For Arlo’s journey, “I kept looking into my own life,” Sohn added. “I was a chubby kid, a minority, and [I wondered] what are those things that stopped me from being what I wanted to become? Those fears and those incapabilities really start to fuel the growth” of the character.
With a concept of a world where dinosaurs never went extinct and they’re still around 65 million years later, it would be tempting to go with off-beat concepts like, “Dinosaurs live in the city!”, or “Dinosaurs wearing spacesuits!” said Sohn. “But for me, it started to lose the elements that I felt was really heartfelt about Arlo and Spot’s journey.” So instead, he went with subtler shout-outs, and flipping them—like, the T-Rex cowboys look partly like horses.
They also tried to nod to actual scientific discoveries—like we meet raptors that have feathers.
This was always a huge risk
Even after they retooled Good Dinosaur, Ream said, she always had “days of doubt” about whether such an off-beat concept could work, but she generally felt good about it. “I was always excited about the concept of trying to tell a simple story elegantly,” she explained. “That was something that really appealed to me. I loved the idea that we were going to try to not have as much dialogue, that we were going to create this immersive environment. But you know, it’s risky. [I felt like] if we could pull it off, it’s going to be pretty special.”
Pixar actually had a version of The Good Dinosaur to show people in 2013, added Ream, “and it just wasn’t ready. And so, yeah, John Lasseter and Jim Morris and Ed Catmull and Andrew Stanton and Lee Unkrich were all like, ‘It needs more time.’ It’s a company decision, and Disney supported us.”

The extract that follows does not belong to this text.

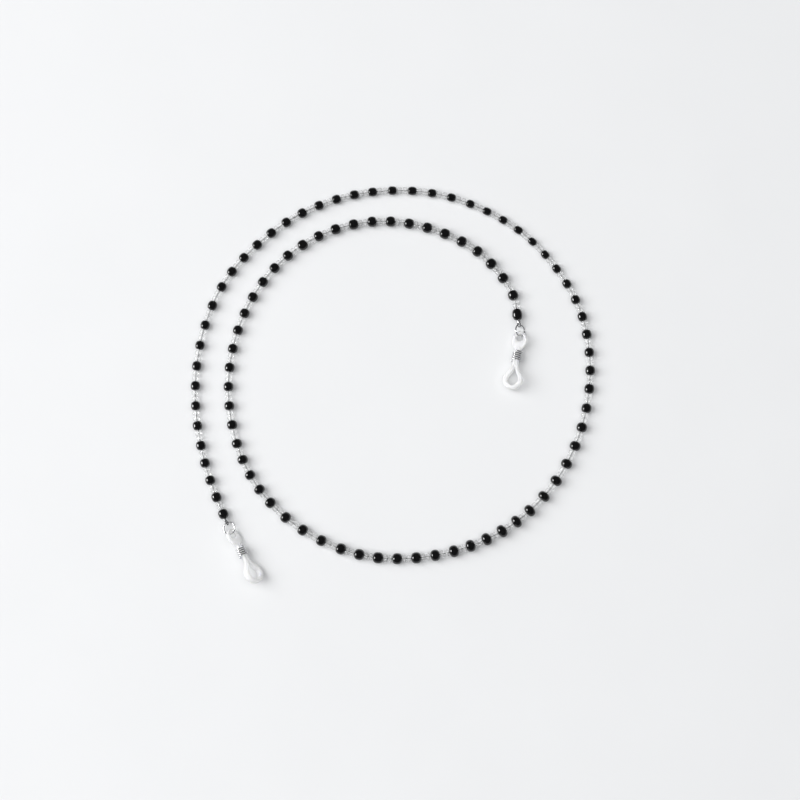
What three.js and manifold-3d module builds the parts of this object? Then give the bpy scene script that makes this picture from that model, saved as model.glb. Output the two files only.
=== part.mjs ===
// Beaded eyeglass chain, lying in a loose spiral on a flat surface.
// Millimetres, +Z up. The origin is the middle of the footprint, on the surface.
import * as THREE from 'three';
import { mergeVertices } from 'three/addons/utils/BufferGeometryUtils.js';
import Module from 'manifold-3d';

const wasm = await Module();
wasm.setup();

// Wire
const WIRE_RADIUS = 0.2;
const WIRE_STEPS = 80;
const WIRE_SIDES = 8;
const CLEARANCE = 0.3;

// The strand's route over the surface, from the outer end to the inner end.
const ROUTE = [
  [-66.5, -55], [-70.5, -45.5], [-75, -32.5], [-78.5, -15], [-79, 4.5],
  [-75.5, 24], [-67.5, 42], [-54.5, 57], [-39, 68.5], [-21, 76],
  [-1.5, 79], [18, 77.5], [36.5, 71], [53, 60.5], [66, 46],
  [75, 29], [78.5, 9.5], [77, -10], [71, -28.5], [60.5, -45],
  [46, -58], [28.5, -66.5], [9.5, -70.5], [-10, -70], [-29, -63.5],
  [-45, -52.5], [-57, -37.5], [-64, -19], [-66, 0.5], [-63, 19.5],
  [-55, 37.5], [-42.5, 52], [-25.5, 62], [-6.5, 66], [13, 63.5],
  [31, 55.5], [40.5, 47], [48, 35.5], [50, 25],
];

// The route is measured in this many pieces, and directions are taken over this reach to each side.
const ROUTE_DIVISIONS = 4000;
const DIRECTION_REACH = 0.5;
const END_DIRECTION_REACH = 1;
// The strand's centre line lies this much more than a bead's radius above the surface, because
// neighbouring beads differ in size.
const STRAND_LIFT = 0.04;

// Beads: 93 black ones with a pair of clear ones between each two. The two black beads nearest to
// each end, and the clear pair between them, are pieces of their own; the others are in runs.
const BLACK_BEADS = 93;
const LOOSE_BLACKS = 2;
const BLACKS_PER_RUN = 3;
const BEAD_SIDES = 8;
const BORE_RADIUS = 0.75;
const BLACK_FLAT_RATIO = 0.4;
const CLEAR_RADIUS = 1.45;
const CLEAR_WAIST = 0.25;
const CLEAR_END_RATIO = 0.9;

// Black bead diameters and lengths vary slowly along the strand: [bead number, size].
const BLACK_DIAMETERS = [
  [0, 4.0], [8, 3.7], [18, 3.9], [26, 3.4], [31, 3.0], [36, 3.8], [41, 4.0], [45, 4.8], [49, 5.2],
  [54, 4.5], [60, 4.4], [64, 4.2], [71, 3.9], [78, 4.2], [85, 4.3], [89, 4.4], [92, 4.0],
];
const BLACK_LENGTHS = [
  [0, 3.7], [20, 3.7], [27, 3.4], [40, 3.8], [48, 3.4], [56, 4.0], [64, 3.5], [75, 3.8],
  [91, 3.9], [92, 4.6],
];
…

“It’s scary” to take such a radical step back and rework a project completely, added Ream. “We were supposed to come out [with the film] in 2014, and we didn’t. But I’m ultimately really grateful to Disney” for agreeing to give them more time to rework the film completely. “There’s not too many places that would do that,” said Ream. Most studios “ would make us hit the date.” But the top people at Disney and Pixar “want us to make movies that are worthy of people who love Pixar.”